My question is this: should any of these extra layers of ethics be properly applied in the world of fiction research, in a modified form? For instance, when it's possible, should I be letting people know about my writing project when I'm observing them? Might there be any reason to review what I do with people's stories with everyone I chat with about a topic related to my book while I'm working on it? Might taking conversational fodder, observations, etc. and using it as raw material for one's novel at any point be properly called theft? If so, what would that point be?

Any thoughts from you writers and readers?

(Oh, and to make sure I give appropriate attribution, thanks to Robin and those in COM 682F for being part of the germination of this post.)

Tuesday, August 5, 2008

A Different Way of Thinking Things Out

I was hanging out over at Image's "Good Letters" blog, and I was struck by the similarity of this post to some of the narrative theory I've been reading so much of lately--that is, talking about the link between fiction and its impact on lived reality. I was also glad to hear the affirmation of fiction, though I'd like to add a few thoughts and extensions to the thoughts expressed in the blog and the comments it got in response.

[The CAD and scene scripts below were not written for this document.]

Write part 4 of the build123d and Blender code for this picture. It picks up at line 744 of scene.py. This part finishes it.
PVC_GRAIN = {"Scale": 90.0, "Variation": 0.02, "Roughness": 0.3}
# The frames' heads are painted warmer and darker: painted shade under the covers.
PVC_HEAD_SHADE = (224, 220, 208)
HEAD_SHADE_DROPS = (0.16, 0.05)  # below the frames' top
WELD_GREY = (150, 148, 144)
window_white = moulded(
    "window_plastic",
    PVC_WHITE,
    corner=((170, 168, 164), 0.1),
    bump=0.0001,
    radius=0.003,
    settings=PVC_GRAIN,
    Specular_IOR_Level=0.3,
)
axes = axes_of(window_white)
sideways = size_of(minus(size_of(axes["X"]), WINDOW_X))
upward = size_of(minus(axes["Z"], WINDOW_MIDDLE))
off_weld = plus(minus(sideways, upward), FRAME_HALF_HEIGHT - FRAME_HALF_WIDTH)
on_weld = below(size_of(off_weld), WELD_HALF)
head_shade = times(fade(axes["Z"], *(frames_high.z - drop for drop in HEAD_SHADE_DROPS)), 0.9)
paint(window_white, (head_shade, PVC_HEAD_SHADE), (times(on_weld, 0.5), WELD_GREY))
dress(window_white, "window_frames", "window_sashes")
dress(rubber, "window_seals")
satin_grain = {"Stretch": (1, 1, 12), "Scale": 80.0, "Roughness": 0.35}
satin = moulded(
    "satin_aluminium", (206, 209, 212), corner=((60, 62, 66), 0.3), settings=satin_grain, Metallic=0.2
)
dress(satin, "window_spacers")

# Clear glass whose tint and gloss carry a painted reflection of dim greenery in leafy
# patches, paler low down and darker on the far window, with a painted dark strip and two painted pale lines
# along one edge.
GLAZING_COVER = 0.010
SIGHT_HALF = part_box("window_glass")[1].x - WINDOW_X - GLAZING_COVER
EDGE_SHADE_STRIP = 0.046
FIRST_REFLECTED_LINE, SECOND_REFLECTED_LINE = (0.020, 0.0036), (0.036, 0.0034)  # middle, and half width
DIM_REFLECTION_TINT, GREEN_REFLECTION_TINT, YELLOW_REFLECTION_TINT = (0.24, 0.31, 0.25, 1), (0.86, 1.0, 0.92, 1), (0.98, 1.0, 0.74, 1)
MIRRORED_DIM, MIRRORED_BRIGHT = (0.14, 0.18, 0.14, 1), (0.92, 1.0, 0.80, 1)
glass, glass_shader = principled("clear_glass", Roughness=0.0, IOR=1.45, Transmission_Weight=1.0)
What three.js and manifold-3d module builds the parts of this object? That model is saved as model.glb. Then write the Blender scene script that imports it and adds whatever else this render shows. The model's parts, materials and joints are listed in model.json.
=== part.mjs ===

First, it is true narrative prose, particularly fiction, can do things academic prose can't (and that's why I write both and particularly revel in the fiction-writing task), but I'd like to also call out something both of them have in common: they both present a nuanced view of reality. One of the reasons that I both went back to school and started writing novels, after spending several years working on squishing large ideas into small words on web navigation bars, was to address questions in ways that allowed me to see the nuances of them again.

I enjoyed writing my MA in English thesis tremendously for this reason, and I hope it didn't try to explain away the creative works I was looking at, but instead helped people to have a deeper context of and experience of them. I know I was able to get a profoundly deeper experience of them while I was writing those hundred pages. I would in fact say that it's just as difficult to reduce my thesis to a journal article--both my supervisor and I tried before he suggested I send it as-is to a monograph series to see whether they'd like to take a look at it--than it would be to reduce Four Quartets' and Walden's deeply expressive ways of describing life to my thesis.

That is to say, I think that some things are simply irreducible to a few pages, and I'm thankful to live in a world where that is so.

But, to move on to my second point, I also think fiction--and poetry and creative non-fiction too, for that matter--have profoundly important roles in showing us the concrete expressions of what may happen, as well as appealing to us on levels other than the intellect. I think both these roles are profoundly important, and may act rhetorically to help us to see new possibilities.

Then again, this post is not supposed to be my dissertation, so I'll not ramble on too far in that direction, just pause and bring this back to its relevance to me as a writer and academic. The point is this: as an academic, I tend to live in my head too much--by the end of a semester's worth of classes I can feel that my feet are floating somewhere above the earth in a cloud of abstraction. Writing fiction, specifically, brings my feet back to earth (all the better that it's an imaginary earth, I say), giving me a way to think through the connection between theory and lived reality before applying anything to actual lived reality.

My fiction is of course not all, as Santiago Ramos says in the post, the equivalent of an "essay or philosophical discourse"--I'm also just playing and enjoying being artistically expressive and getting to know my characters. Still, when I write fiction, often I take a series of questions I have about the world and clothe them with an imagined reality to see what would happen. When I'm doing this, I love the fact that it helps me to test my thoughts by seeing their emotional and spiritual impacts on imaginary characters before applying them to the real world.

Yup, considering this ethical dimension of fiction, one wishes chemists and bioengineers were required to test out their theories in fictional form, trying them out sincerely on imaginary characters to see what the impacts might be, before trying them out in the real world.